I think the Mylex was one of the ExtremeRAID models with this BIOS-based
firmware: http://www.aselebyar.nu/imgupload/doc_1177508286.pdf
Docs tell you all about how to configure a RAID array, etc.
Let's say you're very, very wary, and are plowing through the docs to
find an answer to the question 'How am I, the admin, going to be
informed that my hot spares are being used up, and that, hey buddy,
maybe you should start replacing failed hard drives?' You look, you
look and you look some more. Eventually on page 2-16 you find this
Default = Disabled
If Enabled, the Device Health Monitoring (S.M.A.R.T.) feature
will scane physical devices for Information Exception Conditions
(IEC) and Predictive Failure Analysis (PFA) warnings and return
the warnings to the user. S.M.A.R.T. stands for Self-Monitoring
Analysis and Reporting Technolgogy.
Oh, terrific. First of all, it's _disabled by default_. But second,
the vague handwave about 'return the warnings to the user' indicates the
further and arguably worse problem. What does that mean? Hoist a flag
and play Yankee Doodle Dandy? Send a stiff letter to the _Times_?

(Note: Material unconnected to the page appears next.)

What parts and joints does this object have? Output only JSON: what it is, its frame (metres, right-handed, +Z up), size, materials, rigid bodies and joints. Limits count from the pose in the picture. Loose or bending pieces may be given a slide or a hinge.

Oh, dunno, maybe lob an e-mail or SMS to the admin?
Surprise: none of the above.
All the Mylex docs _really_ mean the card will do, when it receives
'Hey, this drive is sick and about to die' information from a hard
drive's electronics, is log the information into the Mylex card's
non-volatile memory in standard S.M.A.R.T. format. How is this
vital and time-sensitive warning data 'returned to the user'? The Mylex
attitude, quite typically, was 'Not my problem, Jack. Sounds like
something the admin should be taking care of.'
Which is to say, on your choice of operating system including Linux, you
can _have_ softare running that keeps an eye on S.M.A.R.T. data and
sends you a telegram or whatever if there's a problem. Forgot to do
that? Oops, you lose. Gosh, shame that all that redundancy and
checking data kept getting logged but nobody was looking at it.
Just another billboard painstakingly crafted in Braille. Something
computer hardware designers seem to do on any random day ending in 'y'.